* BEGIN Supplied entries *

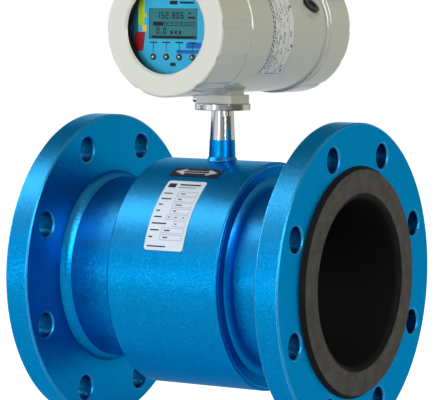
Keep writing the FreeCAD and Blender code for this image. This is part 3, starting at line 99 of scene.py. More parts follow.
class Shader:
    """A material or world node tree with short calls for the nodes used here."""

    SAMPLES = 6     # rays of the bevel and ambient occlusion nodes

    def __init__(self, owner):
        owner.use_nodes = True
        self.tree = owner.node_tree
        self.tree.nodes.clear()

    def node(self, kind, settings=None, **inputs):
        """A new node; an underscore in an input's name stands for a space."""
        item = self.tree.nodes.new(kind)
        for name, value in (settings or {}).items():
            setattr(item, name, value)
        for name, value in inputs.items():
            self.feed(item, name.replace("_", " "), value)
        return item

    def feed(self, item, name, value):
        """Links a socket to an input, or sets the input to a number or colour."""
        socket = item.inputs[int(name)] if name.isdigit() else item.inputs[name]
        if isinstance(value, bpy.types.NodeSocket):
            self.tree.links.new(value, socket)
        else:
            socket.default_value = value

    def math(self, operation, a, b=0.0):
        item = self.node("ShaderNodeMath", {"operation": operation})
        self.feed(item, "0", a)
        self.feed(item, "1", b)
        return item.outputs[0]

    def vector(self, operation, a, b=None, scale=None):
        item = self.node("ShaderNodeVectorMath", {"operation": operation})
        self.feed(item, "0", a)
        if b is not None:
            self.feed(item, "1", b)
        if scale is not None:
            item.inputs["Scale"].default_value = scale
        return item.outputs["Value" if operation in ("LENGTH", "DOT_PRODUCT") else "Vector"]

    def mix(self, factor, a, b):
        """Colour a where factor is 0, and b where it is 1."""
        item = self.node("ShaderNodeMix", {"data_type": "RGBA"})
        self.feed(item, "0", factor)
        self.feed(item, "6", a)
        self.feed(item, "7", b)
        return item.outputs[2]

    def ramp(self, value, low_in, high_in, low_out=0.0, high_out=1.0, smooth=False):
        """Maps low_in..high_in to low_out..high_out and holds the ends."""
        kind = "SMOOTHSTEP" if smooth else "LINEAR"
        item = self.node("ShaderNodeMapRange", {"interpolation_type": kind})
        for index, number in enumerate((value, low_in, high_in, low_out, high_out)):
            self.feed(item, str(index), number)
        return item.outputs[0]

    def place(self):
        return self.node("ShaderNodeTexCoord").outputs["Object"]

    def split(self, vector):
        """The three components of a vector."""
        return self.node("ShaderNodeSeparateXYZ", Vector=vector).outputs

    def noise(self, scale, detail=2.0, roughness=0.5, at=None):
        item = self.node("ShaderNodeTexNoise", Scale=scale, Detail=detail, Roughness=roughness,
                         Vector=at or self.place())
        return item.outputs["Fac"]

    def bump(self, height, strength, distance, normal=None):
        item = self.node("ShaderNodeBump", Height=height, Strength=strength, Distance=distance)
        if normal is not None:
            self.feed(item, "Normal", normal)
        return item.outputs["Normal"]

    def soft_edges(self, radius):
        """Normals that run around an edge as if it were rounded."""
        item = self.node("ShaderNodeBevel", {"samples": self.SAMPLES}, Radius=radius)
        return item.outputs["Normal"]

    def open_to_air(self, reach):
        """1 on an open face, falling to 0 deep in holes and corners."""
        item = self.node("ShaderNodeAmbientOcclusion", {"samples": self.SAMPLES},
                         Distance=reach)
        return item.outputs["AO"]

    def flakes(self, scale, tilt, normal):
        """Flat cells, each tilted its own way: their random colour and their normal."""
        cells = self.node("ShaderNodeTexVoronoi", Scale=scale, Vector=self.place())
        lean = self.vector("SUBTRACT", cells.outputs["Color"], (0.5, 0.5, 0.5))
        lean = self.vector("SCALE", lean, scale=tilt)
        tilted = self.vector("NORMALIZE", self.vector("ADD", normal, lean))
        return cells.outputs["Color"], tilted

    def join(self, kind, first, second, **inputs):
        """A Mix Shader or Add Shader node over two shaders."""
        item = self.node(kind, **inputs)
        start = len(item.inputs) - 2
        self.tree.links.new(first, item.inputs[start])
        self.tree.links.new(second, item.inputs[start + 1])
        return item.outputs[0]

    def principled(self, constants, **inputs):
        """Principled shader: constants go straight to its sockets, inputs may be links."""
        item = self.node("ShaderNodeBsdfPrincipled", **inputs)
        for name, value in constants.items():
            item.inputs[name].default_value = value
        return item.outputs[0]

    def surface(self, socket):
        out = self.node("ShaderNodeOutputMaterial")
        self.tree.links.new(socket, out.inputs["Surface"])


def material(name):
    """A new material and the shader that fills it."""
    found = bpy.data.materials.new(name)
    return found, Shader(found)


def rgb(red, green, blue):
    """Display colour, 0 to 255, as a linear colour."""
    def linear(channel):
        channel /= 255.0
        return channel / 12.92 if channel <= 0.04045 else ((channel + 0.055) / 1.055) ** 2.4
    return (linear(red), linear(green), linear(blue), 1.0)


def shade(colour, share):
    """The same colour, darker."""
    return tuple(channel * share for channel in colour[:3]) + (1.0,)


# --------------------------------------------------------------------------------------
# Materials
# --------------------------------------------------------------------------------------

# metallic blue paint
PAINT_DEEP = (0.0, 0.225, 0.57, 1.0)
PAINT_BRIGHT = (0.001, 0.28, 0.65, 1.0)
PAINT_UPWARD_SHEEN = (0.026, 0.28, 0.58, 1.0)           # painted sheen: paler where a face looks up, standing in for light reflected from above
PAINT_FLAKE = (0.04, 0.46, 0.82, 1.0)
PAINT_HOLLOW_SHADE = (0.0, 0.045, 0.13, 1.0)          # painted shade deep in holes and corners
PAINT_EDGE_HIGHLIGHT = (0.16, 0.60, 0.88, 1.0)            # painted highlight along edges
PAINT_TINT = (0.45, 0.80, 0.95, 1.0)
PAINT_EDGE_WIDTH = 0.0013
WELD_EDGE_WIDTH = 0.0006
SHADE_REACH = 0.026

# stem: steel above, a like paint below
STEM_PAINT = (0.0, 0.22, 0.56, 1.0)
STEM_PAINT_TINT = (0.62, 0.82, 0.95, 1.0)
STEM_STEEL = (0.62, 0.61, 0.60, 1.0)
STEM_PAINT_TOP = 0.1227                         # height of the line between the two
STEM_LINE_WAVE, STEM_LINE_BLUR = 0.0008, 0.0001

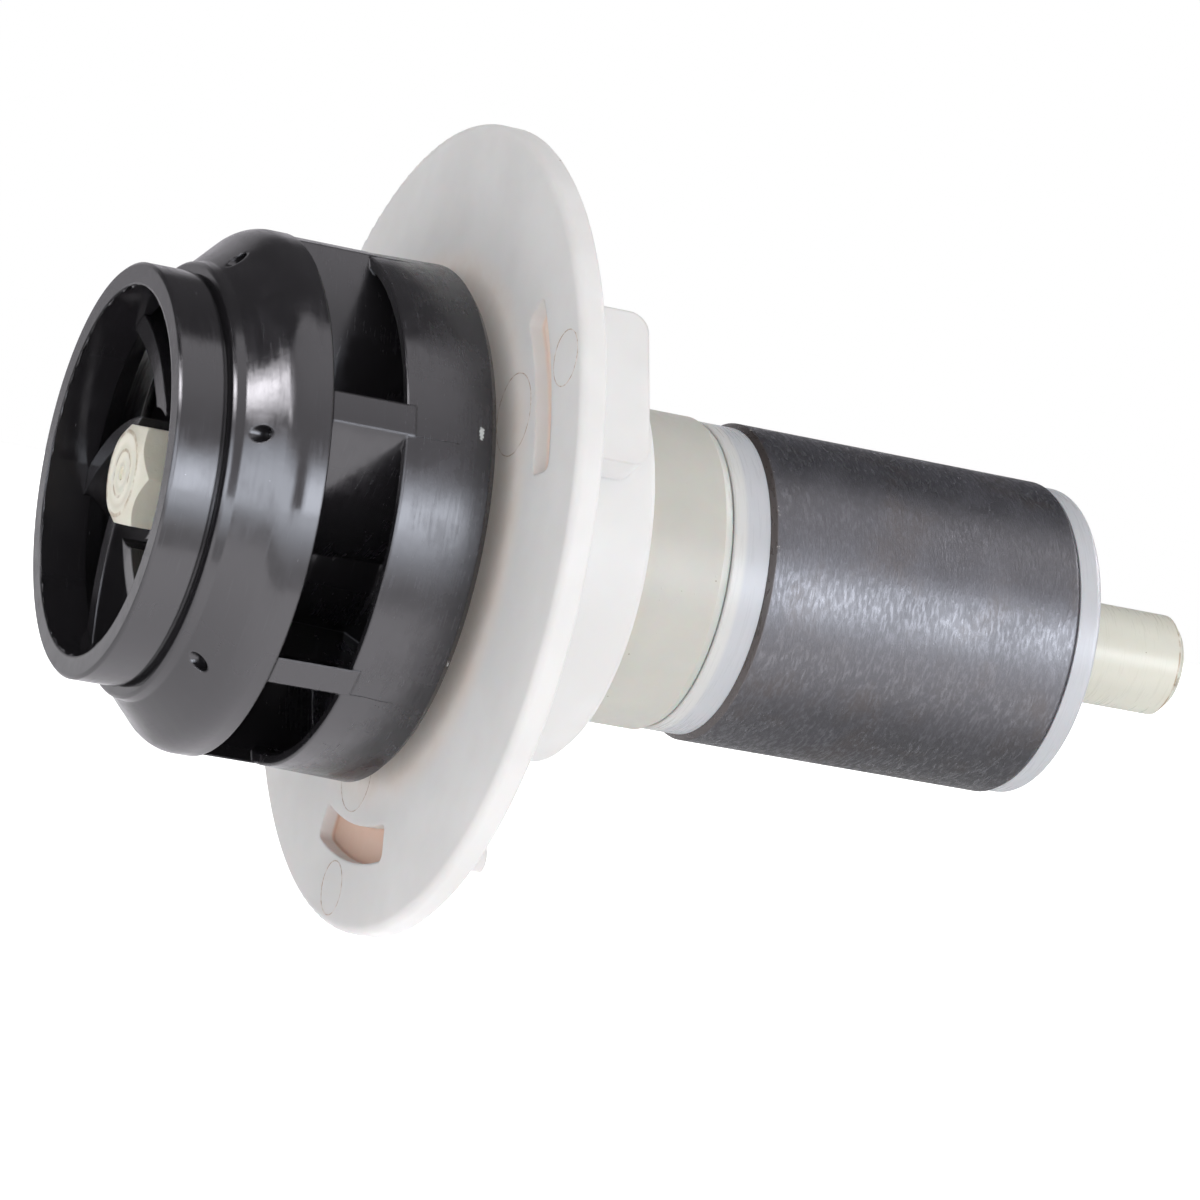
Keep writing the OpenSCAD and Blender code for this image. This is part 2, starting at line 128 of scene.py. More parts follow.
class Graph:
    """A node tree with short ways to add nodes and join them up. Lengths inside it are in millimetres."""

    def __init__(self, tree):
        self.tree = tree

    def put(self, socket, value):
        """Links an output to the socket, or sets the socket's own value."""
        if isinstance(value, bpy.types.NodeSocket):
            self.tree.links.new(value, socket)
        elif isinstance(value, tuple) and len(value) == 3 and socket.type == "RGBA":
            socket.default_value = (*value, 1.0)
        else:
            socket.default_value = value

    def add(self, kind, inputs=None, **settings):
        """Adds a shader node; inputs are given by name or number."""
        made = self.tree.nodes.new("ShaderNode" + kind)
        for name, value in settings.items():
            setattr(made, name, value)
        for key, value in (inputs or {}).items():
            self.put(made.inputs[key], value)
        return made

    def math(self, operation, a, b=0.0):
        return self.add("Math", {0: a, 1: b}, operation=operation).outputs[0]

    def times(self, *factors):
        """Product of all the factors."""
        product = factors[0]
        for factor in factors[1:]:
            product = self.math("MULTIPLY", product, factor)
        return product

    def plus(self, *terms):
        """Sum of all the terms."""
        total = terms[0]
        for term in terms[1:]:
            total = self.math("ADD", total, term)
        return total

    def mix(self, share, a, b):
        """Colour between a (share 0) and b (share 1)."""
        made = self.add("Mix", data_type="RGBA")
        self.put(made.inputs["Factor"], share)
        self.put(made.inputs[6], a)
        self.put(made.inputs[7], b)
        return made.outputs[2]

    def blend(self, share, a, b):
        """Number between a (share 0) and b (share 1)."""
        return self.add("Mix", {0: share, 2: a, 3: b}, data_type="FLOAT").outputs[0]

    def map(self, value, low, high, to_low=0.0, to_high=1.0):
        """Value carried from one range to another, clamped, with a smooth change."""
        made = self.add(
            "MapRange",
            {"Value": value, "From Min": low, "From Max": high, "To Min": to_low, "To Max": to_high},
            interpolation_type="SMOOTHSTEP",
        )
        return made.outputs["Result"]

    def band(self, value, middle, half_width):
        """1 at the middle of a band, falling to 0 at its sides."""
        off = self.math("ABSOLUTE", self.math("SUBTRACT", value, middle))
        return self.map(off, half_width, half_width * 0.4)

    def place(self):
        """The point being shaded, in the part's frame, in millimetres."""
        point = self.add("TexCoord").outputs["Object"]
        return self.add("VectorMath", {0: point, 1: (1 / MM,) * 3}, operation="MULTIPLY").outputs[0]

    def stretched(self, point, along, across):
        """The point scaled along and across the shaft; a small scale draws noise out in that direction."""
        return self.add("VectorMath", {0: point, 1: (along, across, across)}, operation="MULTIPLY").outputs[0]

    def noise(self, point, scale=1.0, detail=3.0, roughness=0.55):
        inputs = {"Vector": point, "Scale": scale, "Detail": detail, "Roughness": roughness}
        return self.add("TexNoise", inputs).outputs["Fac"]

    def circling(self, point, fine, coarse):
        """Noise drawn out round the shaft, as turning, grinding and rubbing leave it."""
        return self.noise(self.stretched(point, fine, coarse), detail=4.0)

    def flecks(self, point, size, share):
        """1 inside marks scattered at random, 0 outside. Only the given share of the cells has a mark."""
        cells = self.add("TexVoronoi", {"Vector": point, "Scale": 1.0, "Randomness": 1.0})
        mark = self.map(cells.outputs["Distance"], size, size * 0.6)
        pick = self.add("SeparateColor", {0: cells.outputs["Color"]}).outputs[0]
        return self.times(mark, self.math("GREATER_THAN", pick, 1 - share))

    def spot(self, point, station, from_shaft, angle, half_along, half_across):
        """1 inside one oval mark on a round face. Station and radius are in metres, the angle in degrees."""
        centre = on_shaft(station, from_shaft, math.radians(angle)) / MM
        off = self.add("VectorMath", {0: point, 1: tuple(centre)}, operation="SUBTRACT").outputs[0]
        scaled = self.stretched(off, 1 / half_along, 1 / half_across)
        length = self.add("VectorMath", {0: scaled}, operation="LENGTH").outputs["Value"]
        ragged = self.plus(length, self.map(self.noise(point, 3.0), 0.3, 0.7, -0.3, 0.3))
        return self.map(ragged, 1.0, 0.7)

    def about_shaft(self, point):
        """(station, radius) of the point, in millimetres."""
        parts = self.add("SeparateXYZ", {0: point}).outputs
        squares = self.plus(self.math("POWER", parts[1], 2.0), self.math("POWER", parts[2], 2.0))
        return parts[0], self.math("SQRT", squares)


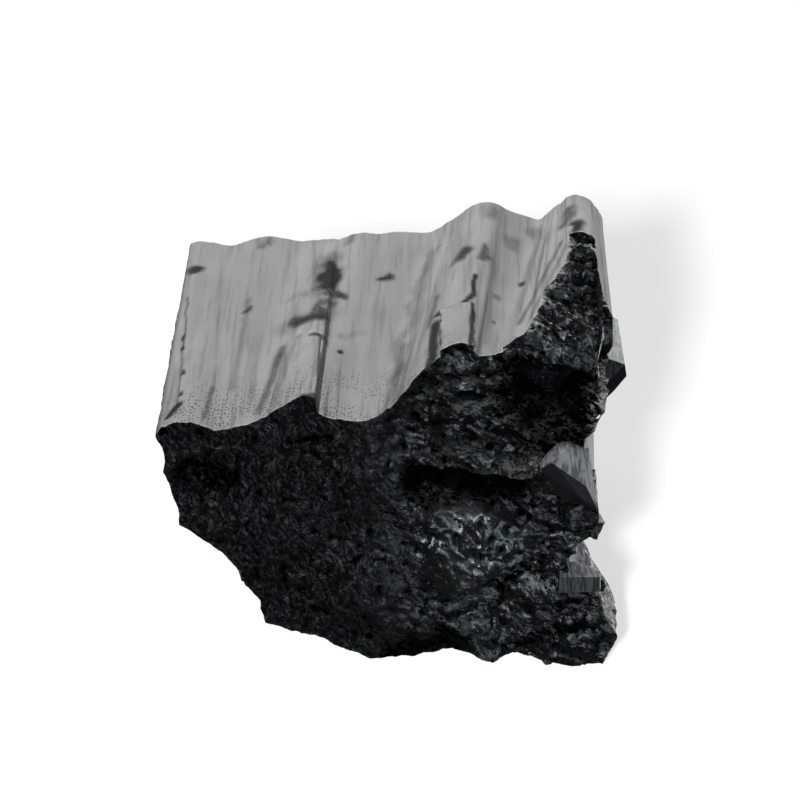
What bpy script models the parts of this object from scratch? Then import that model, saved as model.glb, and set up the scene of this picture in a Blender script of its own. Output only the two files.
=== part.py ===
"""Black tourmaline (schorl): a piece of a ribbed prism, broken across at both ends.

The crystal's long axis runs along Y. The ribbed growth faces are on top and on the right.
Everything else is broken stone. Lengths below are in millimetres, and the part is in metres.
"""

import itertools
import math

import bmesh
import bpy
import numpy as np
from mathutils import Euler, Vector

MM = 0.001

# Driving dimensions
BAR_LENGTH = 38.5  # from the front edge of the ribbed top to its back edge
TOP_HEIGHT = 30.2  # where the leaning front break meets the wedge-shaped rib
FRONT_LEAN = math.radians(15)  # the front break leans back by this much
ORIGIN = (-0.55, 15.49, 0.0)  # the point under the middle of the stone, which becomes the frame's origin
OVERRUN = 14.0  # how far the uncut bar and the cutters run past the finished stone

# Mesh spacing
AROUND = 1.7  # between points around the bar
ALONG = 2.6  # between rings along the bar
FRONT_CELL = 1.25  # cells of the front break
HIDDEN_CELL = 2.0  # cells of the back break and the low break on the right
HIGH_CELL = 1.3  # cells of the slanting break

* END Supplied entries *

The problem:
Return, please, the lines of the data from the first through the line containing "if operation in", both kept, exactly as they stand and nothing more.

The result:
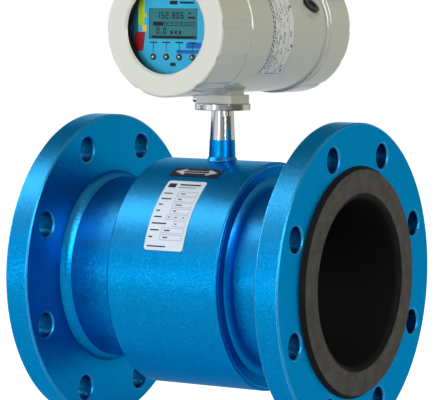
Keep writing the FreeCAD and Blender code for this image. This is part 3, starting at line 99 of scene.py. More parts follow.
class Shader:
    """A material or world node tree with short calls for the nodes used here."""

    SAMPLES = 6     # rays of the bevel and ambient occlusion nodes

    def __init__(self, owner):
        owner.use_nodes = True
        self.tree = owner.node_tree
        self.tree.nodes.clear()

    def node(self, kind, settings=None, **inputs):
        """A new node; an underscore in an input's name stands for a space."""
        item = self.tree.nodes.new(kind)
        for name, value in (settings or {}).items():
            setattr(item, name, value)
        for name, value in inputs.items():
            self.feed(item, name.replace("_", " "), value)
        return item

    def feed(self, item, name, value):
        """Links a socket to an input, or sets the input to a number or colour."""
        socket = item.inputs[int(name)] if name.isdigit() else item.inputs[name]
        if isinstance(value, bpy.types.NodeSocket):
            self.tree.links.new(value, socket)
        else:
            socket.default_value = value

    def math(self, operation, a, b=0.0):
        item = self.node("ShaderNodeMath", {"operation": operation})
        self.feed(item, "0", a)
        self.feed(item, "1", b)
        return item.outputs[0]

    def vector(self, operation, a, b=None, scale=None):
        item = self.node("ShaderNodeVectorMath", {"operation": operation})
        self.feed(item, "0", a)
        if b is not None:
            self.feed(item, "1", b)
        if scale is not None:
            item.inputs["Scale"].default_value = scale
        return item.outputs["Value" if operation in ("LENGTH", "DOT_PRODUCT") else "Vector"]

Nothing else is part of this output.